* begin Supplied material *
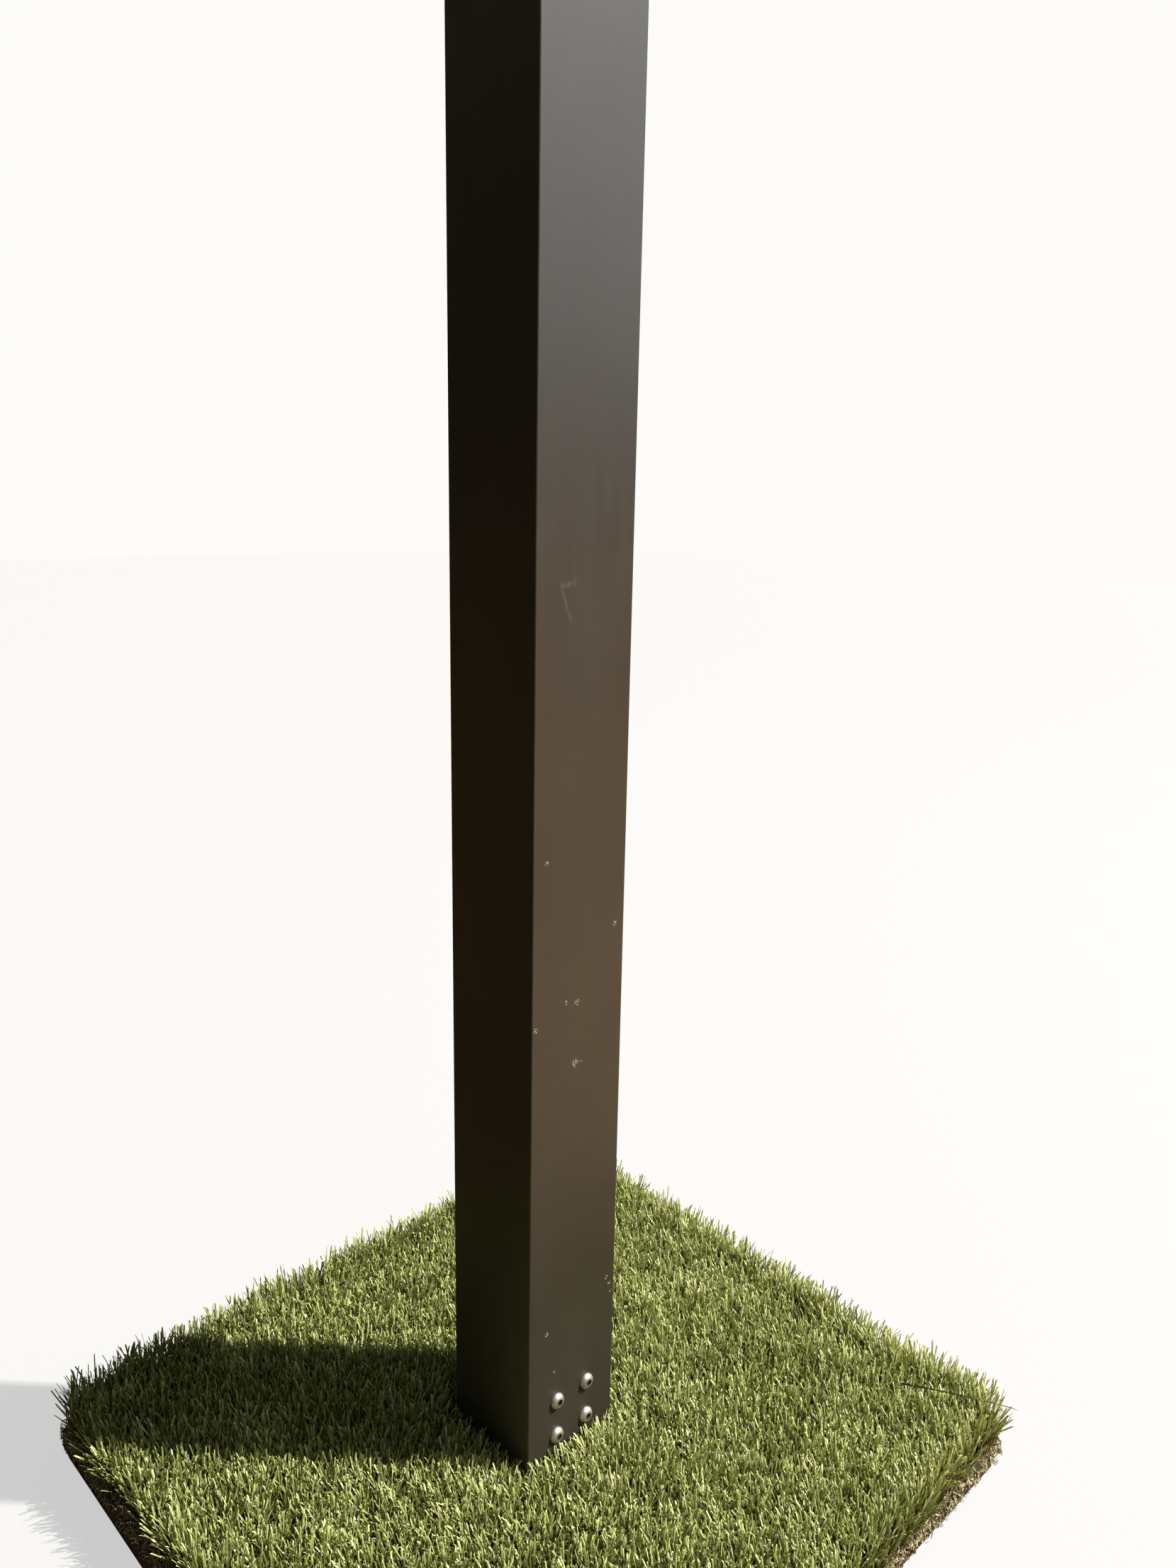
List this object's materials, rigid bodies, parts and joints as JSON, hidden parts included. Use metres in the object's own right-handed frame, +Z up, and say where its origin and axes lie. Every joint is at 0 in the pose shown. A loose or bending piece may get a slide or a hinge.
{
  "type": "signpost",
  "caption": "Free-standing signpost: a square aluminium post bolted to a turf-covered steel base, with a rectangular sign panel clamped near its top.",
  "frame": {"origin": "on the ground under the middle of the post", "axes": "+Z up the post; the sign faces -Y; +X and -X are the post's sides that its foot screws go through"},
  "size_m": [0.648, 0.678, 2.4],
  "materials": {
    "post_finish": "satin",
    "plate_paint": "satin",
    "bare_steel": "matte",
    "stainless": "polished",
    "foot_rubber": "matte",
    "turf_backing": "matte",
    "turf_thatch": "matte",
    "turf_green": "satin",
    "tape": "matte",
    "nylon": "matte",
    "sign_aluminium": "satin",
    "sign_film": "satin",
    "sign_graphic": "satin"
  },
  "bodies": {
    "root": {"rubber_feet": "foot_rubber", "foot_washers": "stainless", "foot_screws": "stainless", "base_plate": "plate_paint", "base_screws": "stainless", "spigot_tube": "bare_steel", "spigot_plate": "bare_steel", "spigot_weld": "bare_steel", "nut_plate_right": "bare_steel", "nut_plate_left": "bare_steel", "post": "post_finish", "post_screws_right": "stainless", "post_screws_left": "stainless", "post_cap": "post_finish", "cap_plug": "nylon", "cap_screws": "stainless", "turf_tape": "tape", "turf_backing": "turf_backing", "turf_thatch": "turf_thatch", "turf_blades": "turf_green", "sign_panel": "sign_aluminium", "sign_film": "sign_film", "sign_graphic": "sign_graphic", "panel_rivets": "sign_aluminium", "lower_rail": "sign_aluminium", "upper_rail": "sign_aluminium", "rail_end_caps": "nylon", "lower_clamp": "post_finish", "upper_clamp": "post_finish", "clamp_bolts": "stainless", "clamp_washers": "stainless", "clamp_nuts": "stainless"}
  },
  "joints": []
}
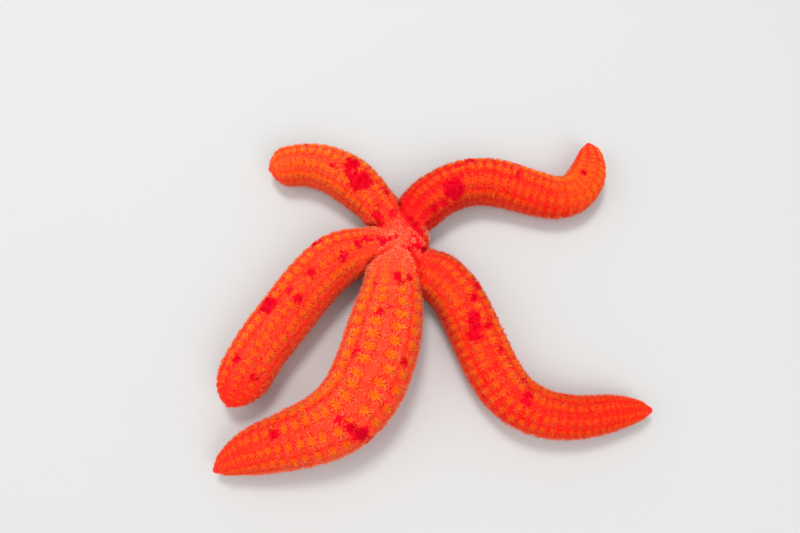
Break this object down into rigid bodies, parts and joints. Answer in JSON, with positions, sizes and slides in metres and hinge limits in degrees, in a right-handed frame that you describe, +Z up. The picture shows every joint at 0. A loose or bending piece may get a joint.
{
  "type": "starfish",
  "caption": "Red starfish with a small disc and five long, nearly cylindrical, blunt-ended arms bent in loose curves, lying flat; rows of gill tufts above, grooves with tube feet below.",
  "frame": {"origin": "centre of the outline seen from above, on the floor that the soles lie on", "axes": "+Z up; +Y points away from the picture's camera, +X to its right"},
  "size_m": [0.1844, 0.1504, 0.0299],
  "materials": {
    "skin": "soft granular skin, red-orange with crimson blotches, slightly moist",
    "gill_tufts": "fine soft filaments, yellow-orange, translucent at their ends",
    "terminal_plate": "smooth hard plate, deep red",
    "madreporite": "finely furrowed, pale orange",
    "mouth": "soft, moist, pale orange",
    "tube_feet": "moist, pale orange, translucent",
    "spines": "small blunt spines, orange, satin"
  },
  "bodies": {
    "root": {"disc": "skin", "madreporite": "madreporite", "mouth_film": "mouth", "jaw_1": "mouth", "jaw_2": "mouth", "jaw_3": "mouth", "jaw_4": "mouth", "jaw_5": "mouth", "arm_1_base": "skin", "arm_1_inner": "skin", "arm_1_middle": "skin", "arm_1_outer": "skin", "arm_1_tip": "skin", "arm_1_terminal_plate": "terminal_plate", "arm_2_base": "skin", "arm_2_inner": "skin", "arm_2_middle": "skin", "arm_2_outer": "skin", "arm_2_tip": "skin", "arm_2_terminal_plate": "terminal_plate", "arm_3_base": "skin", "arm_3_inner": "skin", "arm_3_middle": "skin", "arm_3_outer": "skin", "arm_3_tip": "skin", "arm_3_terminal_plate": "terminal_plate", "arm_4_base": "skin", "arm_4_inner": "skin", "arm_4_middle": "skin", "arm_4_outer": "skin", "arm_4_tip": "skin", "arm_4_terminal_plate": "terminal_plate", "arm_5_base": "skin", "arm_5_inner": "skin", "arm_5_middle": "skin", "arm_5_outer": "skin", "arm_5_tip": "skin", "arm_5_terminal_plate": "terminal_plate"}
  },
  "joints": []
}
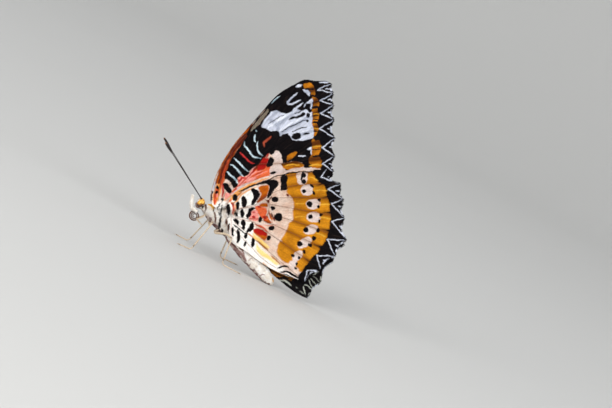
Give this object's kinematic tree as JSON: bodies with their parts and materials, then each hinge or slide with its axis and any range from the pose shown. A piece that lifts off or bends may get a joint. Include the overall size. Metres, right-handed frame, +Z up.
{
  "type": "leopard lacewing butterfly",
  "caption": "Life-size butterfly standing with its wings closed over its back, scalloped hindwings, raised wing veins, clubbed antennae and slender legs.",
  "frame": {"origin": "bottom centre of the insect's box, on the floor that its feet and the tip of its abdomen rest on", "axes": "-X is ahead, towards the head; -Y is the butterfly's left side; +Z is up"},
  "size_m": [0.0578, 0.0198, 0.0576],
  "materials": {
    "body_fur": "short pale hair with black bands",
    "eye": "glossy brown with fine facets",
    "leg": "pale buff horn with fine hair",
    "antenna": "matt black horn",
    "wing": "matt overlapping wing scales in orange, cream, black and white"
  },
  "bodies": {
    "root": {"abdomen": "body_fur", "antenna_left": "antenna", "antenna_right": "antenna", "eye_left": "eye", "eye_right": "eye", "foreleg_left": "leg", "foreleg_right": "leg", "head": "body_fur", "hindleg_left_femur": "leg", "hindleg_left_tarsus": "leg", "hindleg_left_tibia": "leg", "hindleg_right_femur": "leg", "hindleg_right_tarsus": "leg", "hindleg_right_tibia": "leg", "midleg_left_femur": "leg", "midleg_left_tarsus": "leg", "midleg_left_tibia": "leg", "midleg_right_femur": "leg", "midleg_right_tarsus": "leg", "midleg_right_tibia": "leg", "palp_left": "body_fur", "palp_right": "body_fur", "proboscis": "antenna", "thorax": "body_fur", "wing_fore_left": "wing", "wing_fore_right": "wing", "wing_hind_left": "wing", "wing_hind_right": "wing"}
  },
  "joints": []
}
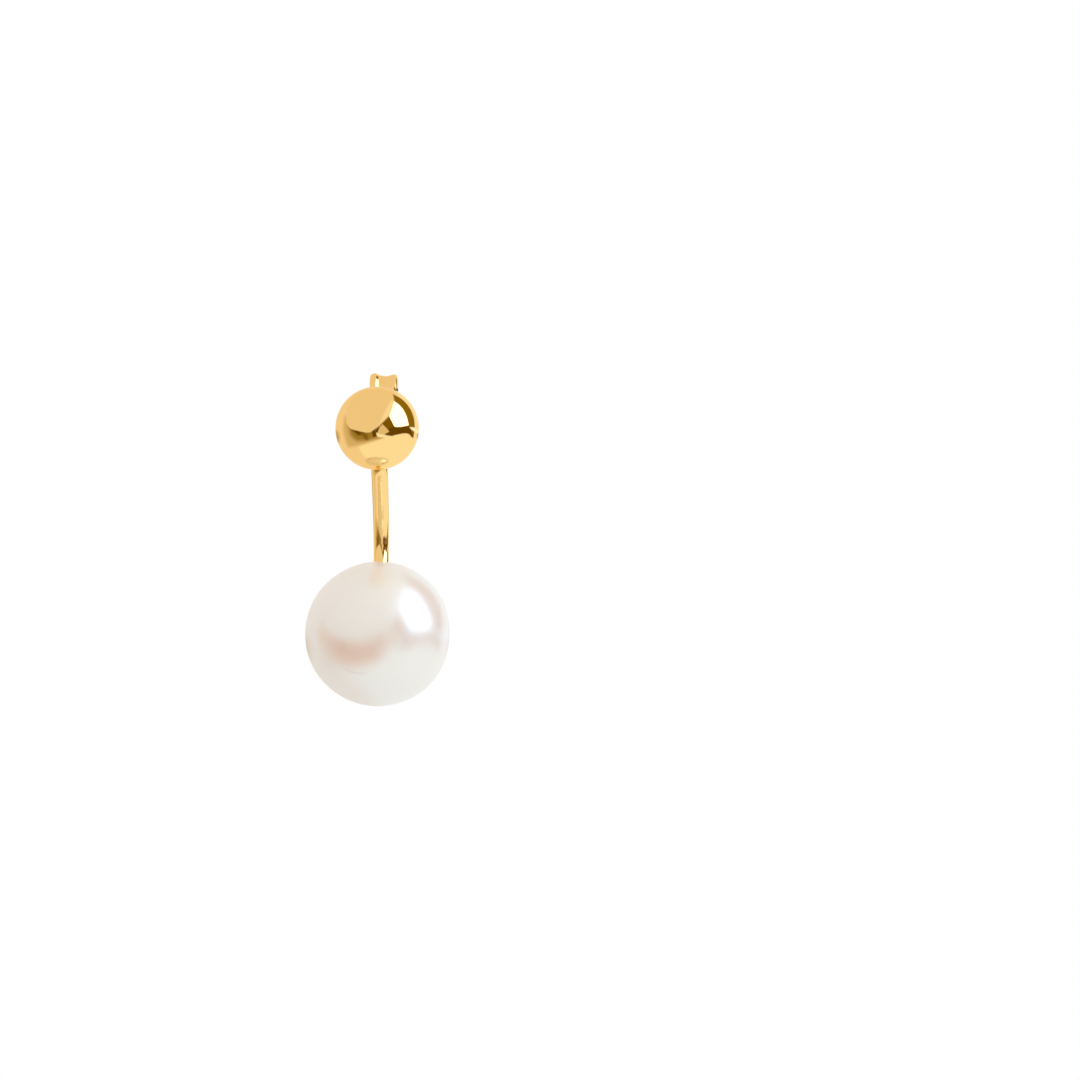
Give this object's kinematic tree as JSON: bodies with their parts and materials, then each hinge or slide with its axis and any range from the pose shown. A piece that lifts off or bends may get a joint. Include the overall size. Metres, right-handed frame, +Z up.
* end Supplied material *
_Task goal_
Repeat all of the entries exactly.

_Result of this task_
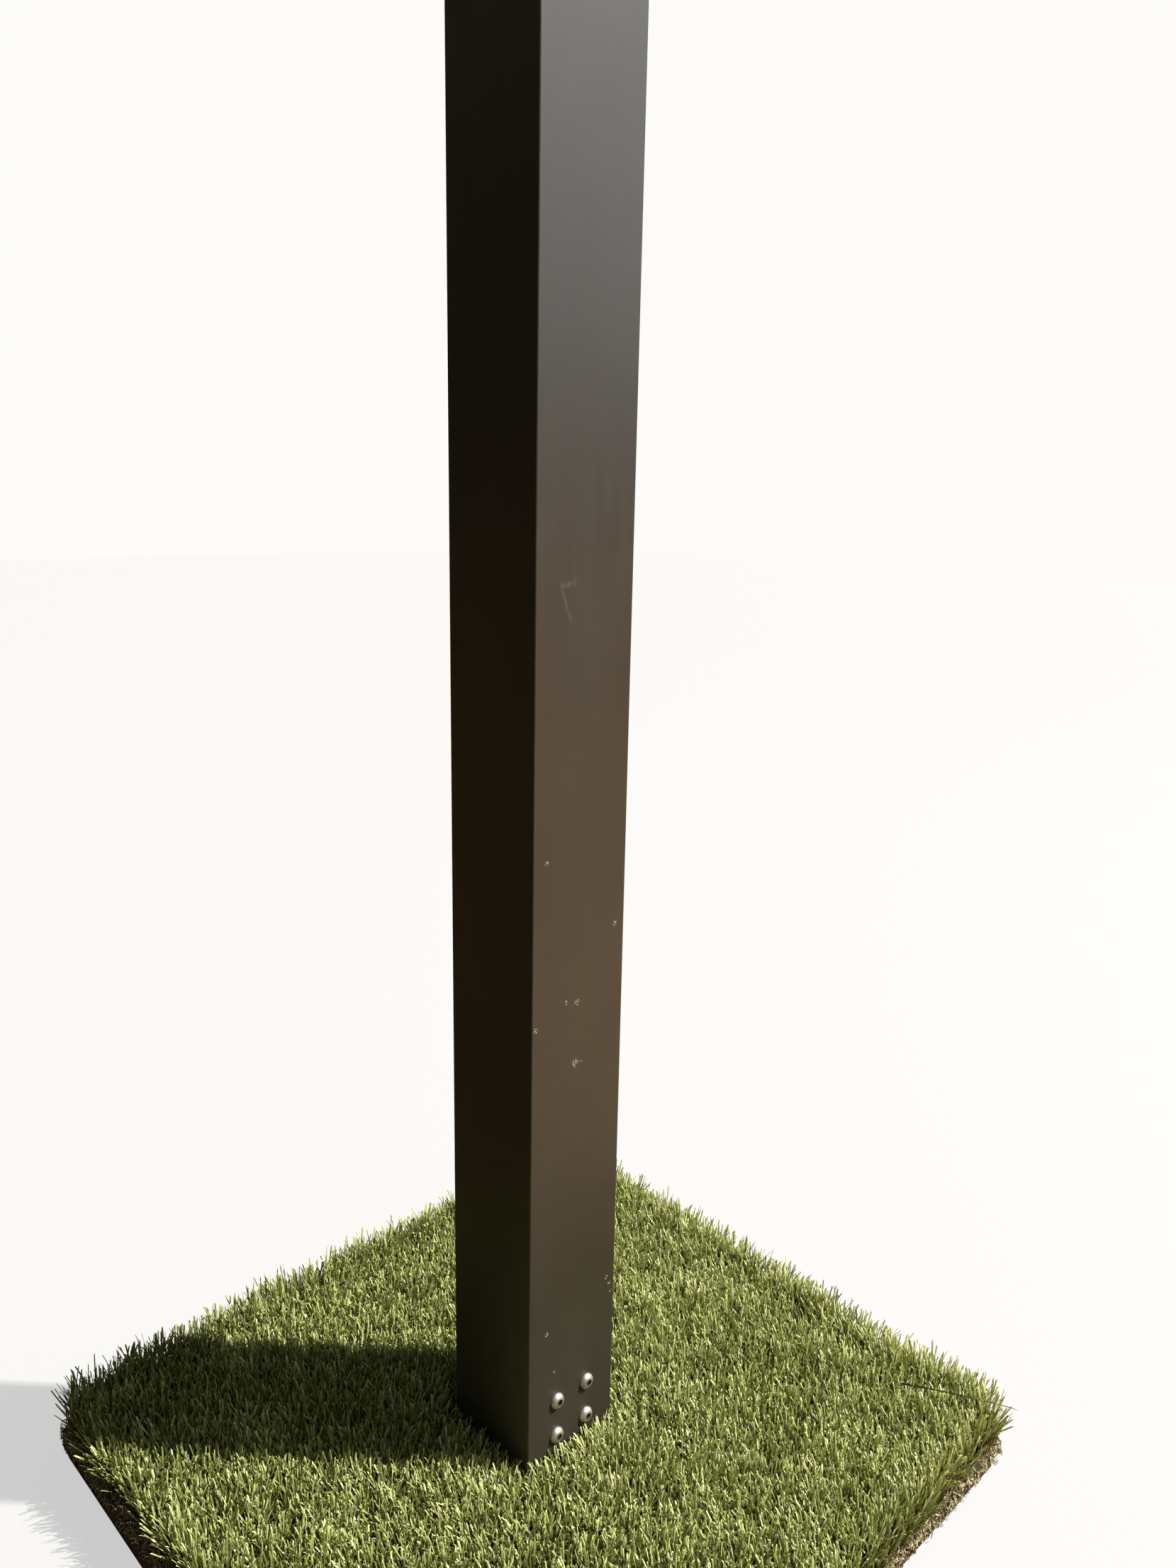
List this object's materials, rigid bodies, parts and joints as JSON, hidden parts included. Use metres in the object's own right-handed frame, +Z up, and say where its origin and axes lie. Every joint is at 0 in the pose shown. A loose or bending piece may get a slide or a hinge.
{
  "type": "signpost",
  "caption": "Free-standing signpost: a square aluminium post bolted to a turf-covered steel base, with a rectangular sign panel clamped near its top.",
  "frame": {"origin": "on the ground under the middle of the post", "axes": "+Z up the post; the sign faces -Y; +X and -X are the post's sides that its foot screws go through"},
  "size_m": [0.648, 0.678, 2.4],
  "materials": {
    "post_finish": "satin",
    "plate_paint": "satin",
    "bare_steel": "matte",
    "stainless": "polished",
    "foot_rubber": "matte",
    "turf_backing": "matte",
    "turf_thatch": "matte",
    "turf_green": "satin",
    "tape": "matte",
    "nylon": "matte",
    "sign_aluminium": "satin",
    "sign_film": "satin",
    "sign_graphic": "satin"
  },
  "bodies": {
    "root": {"rubber_feet": "foot_rubber", "foot_washers": "stainless", "foot_screws": "stainless", "base_plate": "plate_paint", "base_screws": "stainless", "spigot_tube": "bare_steel", "spigot_plate": "bare_steel", "spigot_weld": "bare_steel", "nut_plate_right": "bare_steel", "nut_plate_left": "bare_steel", "post": "post_finish", "post_screws_right": "stainless", "post_screws_left": "stainless", "post_cap": "post_finish", "cap_plug": "nylon", "cap_screws": "stainless", "turf_tape": "tape", "turf_backing": "turf_backing", "turf_thatch": "turf_thatch", "turf_blades": "turf_green", "sign_panel": "sign_aluminium", "sign_film": "sign_film", "sign_graphic": "sign_graphic", "panel_rivets": "sign_aluminium", "lower_rail": "sign_aluminium", "upper_rail": "sign_aluminium", "rail_end_caps": "nylon", "lower_clamp": "post_finish", "upper_clamp": "post_finish", "clamp_bolts": "stainless", "clamp_washers": "stainless", "clamp_nuts": "stainless"}
  },
  "joints": []
}
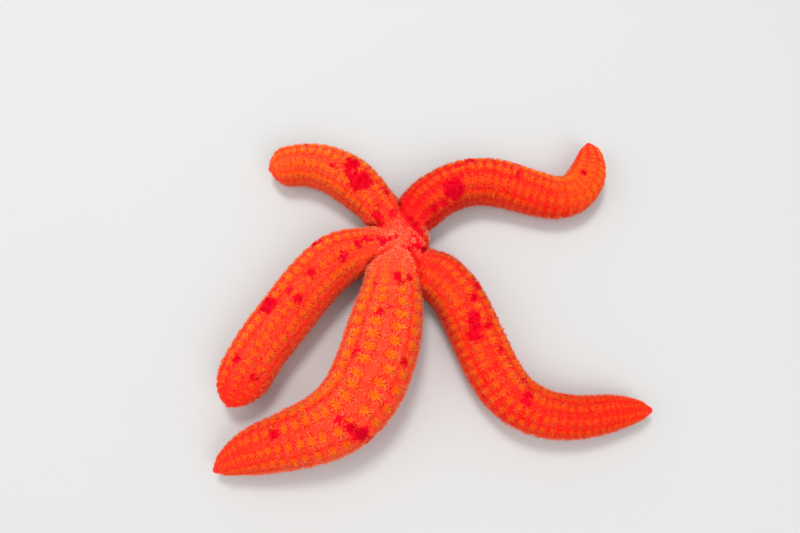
Break this object down into rigid bodies, parts and joints. Answer in JSON, with positions, sizes and slides in metres and hinge limits in degrees, in a right-handed frame that you describe, +Z up. The picture shows every joint at 0. A loose or bending piece may get a joint.
{
  "type": "starfish",
  "caption": "Red starfish with a small disc and five long, nearly cylindrical, blunt-ended arms bent in loose curves, lying flat; rows of gill tufts above, grooves with tube feet below.",
  "frame": {"origin": "centre of the outline seen from above, on the floor that the soles lie on", "axes": "+Z up; +Y points away from the picture's camera, +X to its right"},
  "size_m": [0.1844, 0.1504, 0.0299],
  "materials": {
    "skin": "soft granular skin, red-orange with crimson blotches, slightly moist",
    "gill_tufts": "fine soft filaments, yellow-orange, translucent at their ends",
    "terminal_plate": "smooth hard plate, deep red",
    "madreporite": "finely furrowed, pale orange",
    "mouth": "soft, moist, pale orange",
    "tube_feet": "moist, pale orange, translucent",
    "spines": "small blunt spines, orange, satin"
  },
  "bodies": {
    "root": {"disc": "skin", "madreporite": "madreporite", "mouth_film": "mouth", "jaw_1": "mouth", "jaw_2": "mouth", "jaw_3": "mouth", "jaw_4": "mouth", "jaw_5": "mouth", "arm_1_base": "skin", "arm_1_inner": "skin", "arm_1_middle": "skin", "arm_1_outer": "skin", "arm_1_tip": "skin", "arm_1_terminal_plate": "terminal_plate", "arm_2_base": "skin", "arm_2_inner": "skin", "arm_2_middle": "skin", "arm_2_outer": "skin", "arm_2_tip": "skin", "arm_2_terminal_plate": "terminal_plate", "arm_3_base": "skin", "arm_3_inner": "skin", "arm_3_middle": "skin", "arm_3_outer": "skin", "arm_3_tip": "skin", "arm_3_terminal_plate": "terminal_plate", "arm_4_base": "skin", "arm_4_inner": "skin", "arm_4_middle": "skin", "arm_4_outer": "skin", "arm_4_tip": "skin", "arm_4_terminal_plate": "terminal_plate", "arm_5_base": "skin", "arm_5_inner": "skin", "arm_5_middle": "skin", "arm_5_outer": "skin", "arm_5_tip": "skin", "arm_5_terminal_plate": "terminal_plate"}
  },
  "joints": []
}
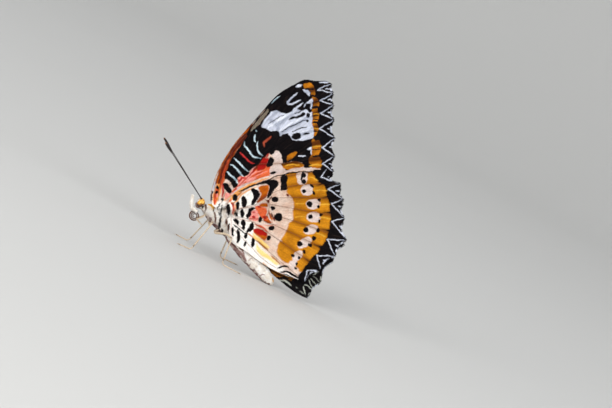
Give this object's kinematic tree as JSON: bodies with their parts and materials, then each hinge or slide with its axis and any range from the pose shown. A piece that lifts off or bends may get a joint. Include the overall size. Metres, right-handed frame, +Z up.
{
  "type": "leopard lacewing butterfly",
  "caption": "Life-size butterfly standing with its wings closed over its back, scalloped hindwings, raised wing veins, clubbed antennae and slender legs.",
  "frame": {"origin": "bottom centre of the insect's box, on the floor that its feet and the tip of its abdomen rest on", "axes": "-X is ahead, towards the head; -Y is the butterfly's left side; +Z is up"},
  "size_m": [0.0578, 0.0198, 0.0576],
  "materials": {
    "body_fur": "short pale hair with black bands",
    "eye": "glossy brown with fine facets",
    "leg": "pale buff horn with fine hair",
    "antenna": "matt black horn",
    "wing": "matt overlapping wing scales in orange, cream, black and white"
  },
  "bodies": {
    "root": {"abdomen": "body_fur", "antenna_left": "antenna", "antenna_right": "antenna", "eye_left": "eye", "eye_right": "eye", "foreleg_left": "leg", "foreleg_right": "leg", "head": "body_fur", "hindleg_left_femur": "leg", "hindleg_left_tarsus": "leg", "hindleg_left_tibia": "leg", "hindleg_right_femur": "leg", "hindleg_right_tarsus": "leg", "hindleg_right_tibia": "leg", "midleg_left_femur": "leg", "midleg_left_tarsus": "leg", "midleg_left_tibia": "leg", "midleg_right_femur": "leg", "midleg_right_tarsus": "leg", "midleg_right_tibia": "leg", "palp_left": "body_fur", "palp_right": "body_fur", "proboscis": "antenna", "thorax": "body_fur", "wing_fore_left": "wing", "wing_fore_right": "wing", "wing_hind_left": "wing", "wing_hind_right": "wing"}
  },
  "joints": []
}
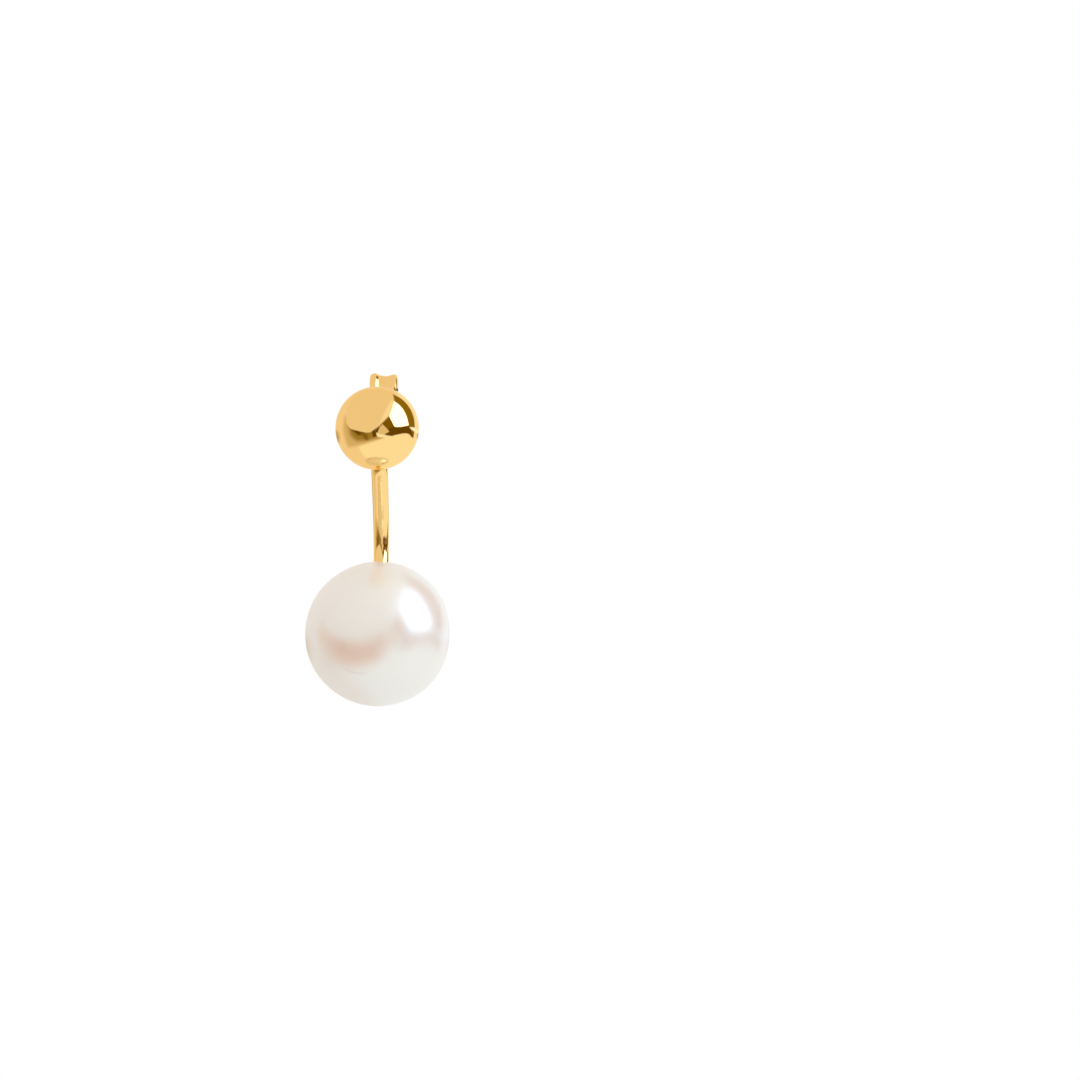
Give this object's kinematic tree as JSON: bodies with their parts and materials, then each hinge or slide with its axis and any range from the pose shown. A piece that lifts off or bends may get a joint. Include the overall size. Metres, right-handed frame, +Z up.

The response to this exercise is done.